--- Start DATA ---

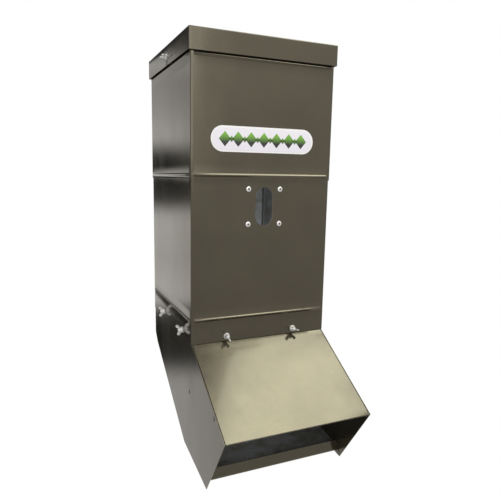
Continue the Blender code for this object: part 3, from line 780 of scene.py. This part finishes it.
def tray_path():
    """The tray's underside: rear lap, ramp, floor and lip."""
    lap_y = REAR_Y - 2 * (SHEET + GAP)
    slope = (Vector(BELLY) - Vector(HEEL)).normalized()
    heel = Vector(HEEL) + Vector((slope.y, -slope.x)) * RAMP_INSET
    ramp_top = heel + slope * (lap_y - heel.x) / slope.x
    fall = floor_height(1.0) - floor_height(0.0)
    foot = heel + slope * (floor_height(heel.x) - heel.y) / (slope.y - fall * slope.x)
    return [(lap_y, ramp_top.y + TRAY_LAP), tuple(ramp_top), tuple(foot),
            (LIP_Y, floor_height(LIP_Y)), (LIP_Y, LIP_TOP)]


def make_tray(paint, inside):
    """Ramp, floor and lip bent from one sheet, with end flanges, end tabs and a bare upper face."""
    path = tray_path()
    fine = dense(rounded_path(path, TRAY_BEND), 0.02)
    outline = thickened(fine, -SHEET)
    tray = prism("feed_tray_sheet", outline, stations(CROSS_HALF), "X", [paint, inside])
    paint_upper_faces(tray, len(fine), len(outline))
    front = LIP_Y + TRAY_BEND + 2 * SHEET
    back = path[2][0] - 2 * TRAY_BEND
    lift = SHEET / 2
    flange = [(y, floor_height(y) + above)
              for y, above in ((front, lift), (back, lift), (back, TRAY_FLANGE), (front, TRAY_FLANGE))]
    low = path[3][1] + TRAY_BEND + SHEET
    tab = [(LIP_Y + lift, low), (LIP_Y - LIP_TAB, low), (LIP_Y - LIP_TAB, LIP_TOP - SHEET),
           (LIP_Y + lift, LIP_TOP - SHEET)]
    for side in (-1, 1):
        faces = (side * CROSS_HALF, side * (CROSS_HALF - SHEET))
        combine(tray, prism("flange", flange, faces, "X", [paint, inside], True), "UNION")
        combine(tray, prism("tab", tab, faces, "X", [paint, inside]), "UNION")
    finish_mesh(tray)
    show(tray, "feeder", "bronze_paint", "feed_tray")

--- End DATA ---

--- PROBLEM ---
From the first line of the data through the line with "(LIP_Y, floor_height(LIP_Y)), (LIP_Y, LIP_TOP)]", quote each line exactly and add nothing else.

--- ANSWER TO THE EXERCISE ---
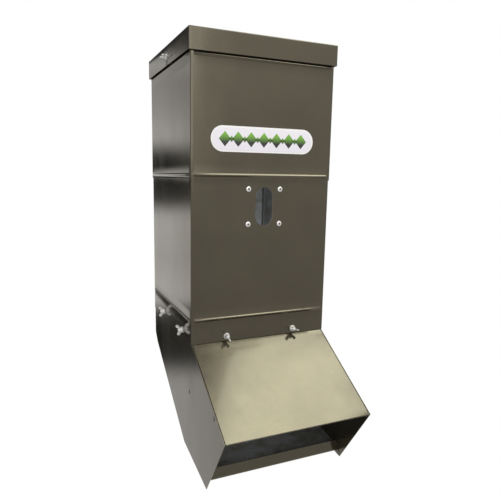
Continue the Blender code for this object: part 3, from line 780 of scene.py. This part finishes it.
def tray_path():
    """The tray's underside: rear lap, ramp, floor and lip."""
    lap_y = REAR_Y - 2 * (SHEET + GAP)
    slope = (Vector(BELLY) - Vector(HEEL)).normalized()
    heel = Vector(HEEL) + Vector((slope.y, -slope.x)) * RAMP_INSET
    ramp_top = heel + slope * (lap_y - heel.x) / slope.x
    fall = floor_height(1.0) - floor_height(0.0)
    foot = heel + slope * (floor_height(heel.x) - heel.y) / (slope.y - fall * slope.x)
    return [(lap_y, ramp_top.y + TRAY_LAP), tuple(ramp_top), tuple(foot),
            (LIP_Y, floor_height(LIP_Y)), (LIP_Y, LIP_TOP)]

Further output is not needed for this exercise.